Today Kaisun is part of the Daawuuxusda Conservancy.

==History==
During the early maritime fur trade era British and American traders called the village and its nearby waters by various names, including "Scots Guy", "Skotsgai", "Scotsi", and "Scots Guy's Cove". These names and similar variants derive from Sqaatsigaay ("Bravery Itself"), also called Nañ na’gage skilxa’ogas, one of the headmen of the Qayahl Llaanas who lived in Kaisun. He was frequently referred to as "Chief Skotsgai" by Westerners during the early contact period. The Haida of Kaisun learned that "Scots Guy" or "Skotsgai" was a useful name to use when interacting with visiting traders. Later traders and visitors sometimes called the village Kaisun, often in various spellings such as Kai-shun. The Hudson's Bay Company trader John Work called the village Kish-a-win.

The name "Gold Harbour", sometimes "Old Gold Harbour", was used after gold was found nearby in the mid-19th century. The current location of Gold Harbour is about 20 km southeast of Kaisun.

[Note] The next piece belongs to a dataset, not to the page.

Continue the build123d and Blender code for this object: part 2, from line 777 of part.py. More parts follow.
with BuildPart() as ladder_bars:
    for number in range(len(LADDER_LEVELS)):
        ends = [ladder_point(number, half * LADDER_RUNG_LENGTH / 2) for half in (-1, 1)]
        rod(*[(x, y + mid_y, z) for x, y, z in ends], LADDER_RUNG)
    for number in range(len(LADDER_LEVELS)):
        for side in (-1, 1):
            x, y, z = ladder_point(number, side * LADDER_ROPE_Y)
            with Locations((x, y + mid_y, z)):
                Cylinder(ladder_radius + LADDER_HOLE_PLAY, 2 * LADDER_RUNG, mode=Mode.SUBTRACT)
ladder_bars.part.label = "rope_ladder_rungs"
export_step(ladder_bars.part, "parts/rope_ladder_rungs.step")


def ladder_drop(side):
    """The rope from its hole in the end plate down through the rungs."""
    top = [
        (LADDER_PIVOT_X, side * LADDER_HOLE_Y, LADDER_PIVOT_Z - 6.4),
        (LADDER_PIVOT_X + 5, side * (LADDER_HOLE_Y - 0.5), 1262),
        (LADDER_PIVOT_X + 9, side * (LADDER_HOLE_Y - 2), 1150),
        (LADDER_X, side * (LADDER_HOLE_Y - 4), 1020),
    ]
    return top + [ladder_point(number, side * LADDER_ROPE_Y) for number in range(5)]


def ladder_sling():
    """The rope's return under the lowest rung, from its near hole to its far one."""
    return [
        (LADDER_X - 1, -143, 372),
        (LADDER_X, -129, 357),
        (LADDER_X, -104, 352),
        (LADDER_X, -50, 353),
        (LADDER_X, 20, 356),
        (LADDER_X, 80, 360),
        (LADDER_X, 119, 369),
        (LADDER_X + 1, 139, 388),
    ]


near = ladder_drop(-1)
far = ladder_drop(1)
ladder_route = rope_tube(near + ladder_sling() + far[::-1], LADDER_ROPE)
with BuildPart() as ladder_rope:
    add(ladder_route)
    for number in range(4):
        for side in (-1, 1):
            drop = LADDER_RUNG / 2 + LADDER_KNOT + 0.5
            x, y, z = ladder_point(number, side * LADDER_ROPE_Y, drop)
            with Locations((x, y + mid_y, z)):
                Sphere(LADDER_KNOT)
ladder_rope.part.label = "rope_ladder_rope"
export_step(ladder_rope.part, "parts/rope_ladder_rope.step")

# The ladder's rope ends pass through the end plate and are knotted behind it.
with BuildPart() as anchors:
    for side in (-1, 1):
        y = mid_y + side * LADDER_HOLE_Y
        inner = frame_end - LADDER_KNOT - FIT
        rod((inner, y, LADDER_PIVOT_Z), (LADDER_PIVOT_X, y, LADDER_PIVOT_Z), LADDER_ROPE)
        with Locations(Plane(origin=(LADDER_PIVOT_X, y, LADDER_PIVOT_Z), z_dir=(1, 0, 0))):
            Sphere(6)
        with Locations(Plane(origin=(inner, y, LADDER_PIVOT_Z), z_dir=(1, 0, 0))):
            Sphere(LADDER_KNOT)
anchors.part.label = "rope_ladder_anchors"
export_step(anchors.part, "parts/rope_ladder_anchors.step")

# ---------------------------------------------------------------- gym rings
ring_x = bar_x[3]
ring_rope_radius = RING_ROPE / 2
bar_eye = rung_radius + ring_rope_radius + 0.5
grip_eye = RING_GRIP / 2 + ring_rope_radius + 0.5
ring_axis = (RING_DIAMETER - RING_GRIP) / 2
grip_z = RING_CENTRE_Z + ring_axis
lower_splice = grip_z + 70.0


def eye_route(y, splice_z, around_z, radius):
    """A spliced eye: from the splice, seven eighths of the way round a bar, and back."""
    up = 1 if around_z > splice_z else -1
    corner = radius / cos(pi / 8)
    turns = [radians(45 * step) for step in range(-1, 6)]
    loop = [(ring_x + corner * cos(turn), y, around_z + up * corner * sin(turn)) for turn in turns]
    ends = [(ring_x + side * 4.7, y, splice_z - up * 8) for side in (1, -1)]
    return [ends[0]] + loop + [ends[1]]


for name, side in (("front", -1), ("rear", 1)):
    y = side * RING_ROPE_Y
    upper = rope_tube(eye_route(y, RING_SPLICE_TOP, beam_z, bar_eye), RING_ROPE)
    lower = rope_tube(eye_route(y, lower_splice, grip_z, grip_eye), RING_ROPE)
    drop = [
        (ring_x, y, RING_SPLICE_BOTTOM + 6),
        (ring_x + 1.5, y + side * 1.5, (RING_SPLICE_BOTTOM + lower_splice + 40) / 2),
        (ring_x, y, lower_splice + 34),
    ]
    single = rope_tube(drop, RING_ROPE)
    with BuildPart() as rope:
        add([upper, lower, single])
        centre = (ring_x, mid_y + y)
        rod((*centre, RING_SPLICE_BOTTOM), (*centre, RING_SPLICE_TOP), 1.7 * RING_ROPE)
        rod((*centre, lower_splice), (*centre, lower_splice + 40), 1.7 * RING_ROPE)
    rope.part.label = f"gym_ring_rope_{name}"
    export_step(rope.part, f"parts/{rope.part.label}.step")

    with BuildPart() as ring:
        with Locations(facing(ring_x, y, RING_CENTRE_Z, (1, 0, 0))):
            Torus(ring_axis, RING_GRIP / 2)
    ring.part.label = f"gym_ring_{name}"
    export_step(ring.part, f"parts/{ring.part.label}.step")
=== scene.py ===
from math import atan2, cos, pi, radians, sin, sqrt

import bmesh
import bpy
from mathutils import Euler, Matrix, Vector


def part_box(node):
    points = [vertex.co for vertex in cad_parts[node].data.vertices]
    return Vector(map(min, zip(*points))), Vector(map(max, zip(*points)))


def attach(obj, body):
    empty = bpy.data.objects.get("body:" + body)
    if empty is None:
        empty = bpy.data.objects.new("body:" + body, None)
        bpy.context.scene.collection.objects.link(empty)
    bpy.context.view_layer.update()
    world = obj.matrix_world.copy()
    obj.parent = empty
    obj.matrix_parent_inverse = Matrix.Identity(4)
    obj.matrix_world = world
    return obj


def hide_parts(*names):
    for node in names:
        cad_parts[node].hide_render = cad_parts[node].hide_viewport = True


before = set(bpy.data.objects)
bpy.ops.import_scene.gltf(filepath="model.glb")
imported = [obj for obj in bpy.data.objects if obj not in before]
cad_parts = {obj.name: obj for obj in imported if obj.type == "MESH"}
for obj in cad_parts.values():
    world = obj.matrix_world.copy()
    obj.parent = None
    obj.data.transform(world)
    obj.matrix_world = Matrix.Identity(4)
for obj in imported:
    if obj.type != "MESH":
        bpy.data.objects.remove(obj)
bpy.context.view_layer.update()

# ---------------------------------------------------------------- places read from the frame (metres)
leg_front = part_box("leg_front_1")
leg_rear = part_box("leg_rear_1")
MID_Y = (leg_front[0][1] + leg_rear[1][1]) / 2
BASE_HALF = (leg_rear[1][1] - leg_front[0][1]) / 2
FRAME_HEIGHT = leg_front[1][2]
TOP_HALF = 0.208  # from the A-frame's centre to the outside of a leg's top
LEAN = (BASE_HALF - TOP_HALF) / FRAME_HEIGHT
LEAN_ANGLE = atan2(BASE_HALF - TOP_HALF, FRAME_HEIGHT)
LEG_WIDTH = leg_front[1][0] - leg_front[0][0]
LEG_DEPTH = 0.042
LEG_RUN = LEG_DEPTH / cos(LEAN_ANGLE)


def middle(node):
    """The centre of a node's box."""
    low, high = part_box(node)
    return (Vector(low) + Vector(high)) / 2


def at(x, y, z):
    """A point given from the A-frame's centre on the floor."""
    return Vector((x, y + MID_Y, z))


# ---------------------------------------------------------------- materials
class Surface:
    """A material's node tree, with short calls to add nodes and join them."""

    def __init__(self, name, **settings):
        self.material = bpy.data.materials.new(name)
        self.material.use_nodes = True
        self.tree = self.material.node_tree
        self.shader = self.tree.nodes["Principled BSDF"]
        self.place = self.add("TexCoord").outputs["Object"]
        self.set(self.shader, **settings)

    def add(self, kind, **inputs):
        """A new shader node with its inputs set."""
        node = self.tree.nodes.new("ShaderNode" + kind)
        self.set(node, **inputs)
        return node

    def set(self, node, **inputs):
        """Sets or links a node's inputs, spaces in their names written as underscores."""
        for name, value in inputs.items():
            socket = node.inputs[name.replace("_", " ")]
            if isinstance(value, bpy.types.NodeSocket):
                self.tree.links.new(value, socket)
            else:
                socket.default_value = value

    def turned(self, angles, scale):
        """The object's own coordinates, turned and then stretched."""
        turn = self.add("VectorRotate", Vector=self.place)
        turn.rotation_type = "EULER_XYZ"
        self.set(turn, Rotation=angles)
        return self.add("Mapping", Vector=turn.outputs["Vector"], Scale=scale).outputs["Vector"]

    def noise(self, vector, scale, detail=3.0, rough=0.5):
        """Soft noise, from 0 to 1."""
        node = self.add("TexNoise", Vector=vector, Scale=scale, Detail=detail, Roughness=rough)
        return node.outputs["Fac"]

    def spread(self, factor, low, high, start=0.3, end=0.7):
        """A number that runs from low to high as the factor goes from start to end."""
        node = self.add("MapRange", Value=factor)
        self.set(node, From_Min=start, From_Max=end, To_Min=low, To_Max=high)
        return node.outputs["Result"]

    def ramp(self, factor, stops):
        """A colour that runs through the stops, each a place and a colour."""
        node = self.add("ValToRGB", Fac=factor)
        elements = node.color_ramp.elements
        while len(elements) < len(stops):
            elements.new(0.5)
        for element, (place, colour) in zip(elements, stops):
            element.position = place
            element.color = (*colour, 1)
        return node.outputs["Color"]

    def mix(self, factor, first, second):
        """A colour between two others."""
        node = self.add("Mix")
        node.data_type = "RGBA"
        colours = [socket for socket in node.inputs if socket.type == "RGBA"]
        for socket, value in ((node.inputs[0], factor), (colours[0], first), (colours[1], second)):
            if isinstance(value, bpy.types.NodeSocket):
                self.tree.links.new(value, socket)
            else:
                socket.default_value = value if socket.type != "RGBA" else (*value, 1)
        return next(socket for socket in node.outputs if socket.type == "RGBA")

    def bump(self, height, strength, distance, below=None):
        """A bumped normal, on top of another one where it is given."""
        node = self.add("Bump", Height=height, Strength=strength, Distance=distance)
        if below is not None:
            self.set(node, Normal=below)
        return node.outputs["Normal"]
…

Around 1875, during the Haida village abandonment and consolidation era that followed the 1862 Pacific Northwest smallpox epidemic, the survivors in Kaisun and Chaatl moved to a new village on Maude Island (Haida: Xaayna Gwaay) in Skidegate Inlet. The new village was named Haina (also spelled Xayna), sometimes called "New Gold Harbour". In the 1890s, after suffering further epidemics of smallpox, measles, and other diseases, the survivors in Haina moved to the new mission town of Skidegate, which had displaced the old Haida village of Hlghagilda.